Nerdrum'un hem resimleriyle hem de söylemiyle yapmaya çalıştığı kışkırtma, alay ve şoke etmenin ötesine geçmekle ilgili. O, meydan okur, doğru ama Hansen'in deyişiyle özde sanatta insanlık mücadelesini baş hedef olarak belirler. Bu, Ernst Bloch'un insalığın ışıltısını “bitpazarlarında, filmlerin mutlu sonlarında veya gençlik fantezi romanlarında buluşuyla” eşdeğerdir.

Nerdrum'un çabasının ürünü olarak denilebilir ki Kitsch, yalnızca bir kavram değil, aynı zamanda bir eylem. Nerdrum ve Kitsch'e gönül veren pek çok isim, modern sanatta kısıtlamalar ve insanın duygularının dışta bırakılışıyla bir zemin kayması yaşandığına inanır. Bir bakıma kutsallık, sanata bulaşır ve ardından hem konu etme hem de eleştirmeme bağlamında dokunulmazlıklar yaratılır. Nerdrum Kitsch'le bu kısıtlamalara karşı çıkar, kiristalize olanı kırar, en azından kırmaya çabalar.

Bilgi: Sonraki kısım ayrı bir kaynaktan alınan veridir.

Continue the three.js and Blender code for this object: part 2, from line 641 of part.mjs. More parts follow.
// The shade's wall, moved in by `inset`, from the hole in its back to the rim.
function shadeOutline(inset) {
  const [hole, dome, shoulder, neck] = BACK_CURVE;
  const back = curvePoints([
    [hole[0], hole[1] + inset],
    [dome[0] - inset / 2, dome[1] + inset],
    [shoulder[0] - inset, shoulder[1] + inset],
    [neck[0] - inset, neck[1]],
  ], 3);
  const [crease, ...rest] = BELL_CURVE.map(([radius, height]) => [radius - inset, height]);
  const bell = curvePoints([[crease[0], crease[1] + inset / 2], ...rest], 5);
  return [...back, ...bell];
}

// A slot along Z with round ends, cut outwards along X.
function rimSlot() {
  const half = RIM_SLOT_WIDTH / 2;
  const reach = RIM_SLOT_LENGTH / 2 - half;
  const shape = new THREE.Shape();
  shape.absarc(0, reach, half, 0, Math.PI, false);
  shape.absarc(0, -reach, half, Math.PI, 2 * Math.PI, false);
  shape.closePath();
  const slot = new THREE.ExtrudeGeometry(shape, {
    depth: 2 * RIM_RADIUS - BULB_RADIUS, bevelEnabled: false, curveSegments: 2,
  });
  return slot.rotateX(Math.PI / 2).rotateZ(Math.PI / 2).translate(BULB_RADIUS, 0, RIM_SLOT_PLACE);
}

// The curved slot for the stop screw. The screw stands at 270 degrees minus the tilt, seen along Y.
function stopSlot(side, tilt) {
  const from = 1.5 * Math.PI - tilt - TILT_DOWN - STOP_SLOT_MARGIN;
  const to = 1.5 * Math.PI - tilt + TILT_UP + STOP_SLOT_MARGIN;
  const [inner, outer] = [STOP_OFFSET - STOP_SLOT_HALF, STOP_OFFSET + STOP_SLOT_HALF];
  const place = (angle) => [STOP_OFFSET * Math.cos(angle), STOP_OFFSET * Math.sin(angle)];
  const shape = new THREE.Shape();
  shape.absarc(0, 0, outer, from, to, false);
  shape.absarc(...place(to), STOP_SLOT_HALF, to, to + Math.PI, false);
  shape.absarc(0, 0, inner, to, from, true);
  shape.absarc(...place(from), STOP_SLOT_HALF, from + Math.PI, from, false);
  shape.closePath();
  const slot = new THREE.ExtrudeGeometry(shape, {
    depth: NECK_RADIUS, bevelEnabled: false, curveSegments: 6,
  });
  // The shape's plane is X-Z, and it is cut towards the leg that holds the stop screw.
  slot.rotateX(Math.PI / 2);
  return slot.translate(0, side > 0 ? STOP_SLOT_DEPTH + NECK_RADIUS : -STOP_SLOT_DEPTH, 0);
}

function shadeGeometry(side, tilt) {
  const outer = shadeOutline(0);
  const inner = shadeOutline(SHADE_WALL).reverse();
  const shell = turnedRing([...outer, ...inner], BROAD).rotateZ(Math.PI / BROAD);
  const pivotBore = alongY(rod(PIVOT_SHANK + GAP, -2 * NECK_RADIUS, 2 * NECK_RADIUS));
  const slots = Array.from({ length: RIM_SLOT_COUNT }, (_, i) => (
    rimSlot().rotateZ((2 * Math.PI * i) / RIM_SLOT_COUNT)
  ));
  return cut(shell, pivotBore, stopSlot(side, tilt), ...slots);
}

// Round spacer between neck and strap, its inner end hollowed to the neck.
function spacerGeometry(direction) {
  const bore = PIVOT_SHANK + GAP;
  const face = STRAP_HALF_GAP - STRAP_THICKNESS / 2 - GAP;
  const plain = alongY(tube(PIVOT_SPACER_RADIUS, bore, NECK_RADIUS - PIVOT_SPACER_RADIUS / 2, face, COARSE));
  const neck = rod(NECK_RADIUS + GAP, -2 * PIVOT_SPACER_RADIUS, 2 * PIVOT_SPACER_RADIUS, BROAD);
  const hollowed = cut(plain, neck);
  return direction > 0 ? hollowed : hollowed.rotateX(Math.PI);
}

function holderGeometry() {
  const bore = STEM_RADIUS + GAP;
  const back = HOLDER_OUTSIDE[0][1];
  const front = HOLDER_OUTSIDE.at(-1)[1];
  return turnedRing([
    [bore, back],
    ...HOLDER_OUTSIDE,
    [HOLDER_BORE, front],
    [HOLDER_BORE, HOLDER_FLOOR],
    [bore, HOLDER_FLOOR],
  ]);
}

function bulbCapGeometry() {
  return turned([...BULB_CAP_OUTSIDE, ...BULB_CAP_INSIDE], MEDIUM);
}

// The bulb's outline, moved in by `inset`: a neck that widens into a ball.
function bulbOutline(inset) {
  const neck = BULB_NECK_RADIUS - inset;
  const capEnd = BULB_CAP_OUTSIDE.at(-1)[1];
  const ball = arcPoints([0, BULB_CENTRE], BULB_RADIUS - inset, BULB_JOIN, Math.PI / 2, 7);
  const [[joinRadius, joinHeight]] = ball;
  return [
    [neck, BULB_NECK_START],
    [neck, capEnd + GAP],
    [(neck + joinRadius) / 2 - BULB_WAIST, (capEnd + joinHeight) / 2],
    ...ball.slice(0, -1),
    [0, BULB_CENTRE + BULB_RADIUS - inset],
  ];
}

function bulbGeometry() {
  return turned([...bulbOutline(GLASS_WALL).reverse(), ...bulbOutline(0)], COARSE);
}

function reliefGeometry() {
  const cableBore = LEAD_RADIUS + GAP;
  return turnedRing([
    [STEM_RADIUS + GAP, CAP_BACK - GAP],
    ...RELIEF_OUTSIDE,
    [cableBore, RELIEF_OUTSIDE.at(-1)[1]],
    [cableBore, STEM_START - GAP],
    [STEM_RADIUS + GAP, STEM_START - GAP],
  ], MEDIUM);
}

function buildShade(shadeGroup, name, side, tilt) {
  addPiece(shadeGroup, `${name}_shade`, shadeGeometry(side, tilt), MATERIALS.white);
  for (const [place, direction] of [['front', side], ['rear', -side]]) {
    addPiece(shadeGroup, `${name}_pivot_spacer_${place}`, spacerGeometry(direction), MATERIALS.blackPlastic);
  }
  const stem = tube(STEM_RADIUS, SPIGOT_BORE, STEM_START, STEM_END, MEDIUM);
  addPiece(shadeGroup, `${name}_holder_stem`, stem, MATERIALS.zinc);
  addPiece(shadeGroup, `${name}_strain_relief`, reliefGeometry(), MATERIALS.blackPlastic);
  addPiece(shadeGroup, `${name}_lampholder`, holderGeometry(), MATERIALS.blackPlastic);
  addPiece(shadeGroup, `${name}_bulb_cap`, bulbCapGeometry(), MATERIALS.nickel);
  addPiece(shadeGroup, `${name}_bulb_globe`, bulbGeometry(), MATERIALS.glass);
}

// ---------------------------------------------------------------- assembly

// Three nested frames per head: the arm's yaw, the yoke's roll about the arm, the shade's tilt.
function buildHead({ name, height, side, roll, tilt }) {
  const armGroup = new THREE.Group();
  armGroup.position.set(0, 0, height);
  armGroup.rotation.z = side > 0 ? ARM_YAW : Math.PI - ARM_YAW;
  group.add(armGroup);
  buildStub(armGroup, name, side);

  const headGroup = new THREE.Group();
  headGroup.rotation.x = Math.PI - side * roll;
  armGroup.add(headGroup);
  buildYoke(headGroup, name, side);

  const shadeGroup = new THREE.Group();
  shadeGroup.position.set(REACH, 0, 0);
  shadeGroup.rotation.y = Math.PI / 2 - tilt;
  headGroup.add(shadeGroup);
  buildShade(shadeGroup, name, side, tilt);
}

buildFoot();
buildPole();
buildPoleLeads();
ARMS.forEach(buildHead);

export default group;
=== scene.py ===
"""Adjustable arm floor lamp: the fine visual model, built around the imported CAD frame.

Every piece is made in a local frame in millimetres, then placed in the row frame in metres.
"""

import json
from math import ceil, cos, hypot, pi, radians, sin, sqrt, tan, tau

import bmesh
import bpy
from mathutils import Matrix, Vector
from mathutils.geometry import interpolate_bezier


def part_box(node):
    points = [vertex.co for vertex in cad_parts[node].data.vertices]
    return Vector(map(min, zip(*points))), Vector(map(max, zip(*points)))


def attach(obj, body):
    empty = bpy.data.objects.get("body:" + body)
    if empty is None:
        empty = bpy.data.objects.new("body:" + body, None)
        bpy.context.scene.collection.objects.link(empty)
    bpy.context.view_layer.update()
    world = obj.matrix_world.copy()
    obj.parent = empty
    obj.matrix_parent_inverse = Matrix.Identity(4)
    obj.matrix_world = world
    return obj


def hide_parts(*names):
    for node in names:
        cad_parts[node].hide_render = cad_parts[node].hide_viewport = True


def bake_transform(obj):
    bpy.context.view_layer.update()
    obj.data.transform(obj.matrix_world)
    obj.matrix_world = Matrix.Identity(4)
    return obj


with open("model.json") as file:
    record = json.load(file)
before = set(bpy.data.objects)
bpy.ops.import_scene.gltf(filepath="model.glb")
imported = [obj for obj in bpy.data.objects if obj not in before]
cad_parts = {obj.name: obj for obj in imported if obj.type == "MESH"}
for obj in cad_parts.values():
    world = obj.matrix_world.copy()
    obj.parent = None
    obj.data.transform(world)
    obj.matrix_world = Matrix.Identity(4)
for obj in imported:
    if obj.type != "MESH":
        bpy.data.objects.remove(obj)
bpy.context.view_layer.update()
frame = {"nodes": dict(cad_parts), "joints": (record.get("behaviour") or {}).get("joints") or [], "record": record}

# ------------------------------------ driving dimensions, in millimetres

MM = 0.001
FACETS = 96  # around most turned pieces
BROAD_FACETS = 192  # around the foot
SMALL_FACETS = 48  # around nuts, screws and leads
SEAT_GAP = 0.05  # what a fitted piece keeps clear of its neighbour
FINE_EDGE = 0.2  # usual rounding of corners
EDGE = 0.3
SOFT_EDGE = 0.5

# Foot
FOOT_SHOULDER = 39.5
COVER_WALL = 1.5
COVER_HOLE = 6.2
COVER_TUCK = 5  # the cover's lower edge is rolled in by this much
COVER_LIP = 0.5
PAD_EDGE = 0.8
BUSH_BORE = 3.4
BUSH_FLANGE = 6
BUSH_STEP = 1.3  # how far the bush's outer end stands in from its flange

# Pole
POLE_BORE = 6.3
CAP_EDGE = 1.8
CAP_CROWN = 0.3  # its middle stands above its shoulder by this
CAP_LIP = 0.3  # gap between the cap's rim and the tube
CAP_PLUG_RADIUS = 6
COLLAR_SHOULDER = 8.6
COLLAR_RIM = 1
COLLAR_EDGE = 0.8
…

Nerdrum, manifestosunun bam teli şeklinde adlandırılabilecek bölümde “sanatın değerler sistemindeki şeytan” diye nitelediği Kitsch'in temel özelliklerini açar okura: Etik ve estetik olmayan Kitsch, “dünyevi ve süslü”dür, üretilir; “çalışma ve zanaatın ürünüdür”, hiçbir zaman yol gösterici değildir.

Kitsch Üzerine, Nerdrum'la özdeşleşen bu kavramı enine boyuna ortaya saçmasının yanında, modern sanata saldırmadan ama nüfuz ederek başkaldırışının ve Kitsch'in yalnızca “kopya” olarak algılanma eğilimini kırmaya çalışıp onun özgün yanlarını göstermenin bayraktarlığını üstleniyor.

Kitsch Üzerine/ Odd Nerdrum/ Çeviren: A. Feyzi Korur/ Mitos Boyut Yayınları/ 104 s.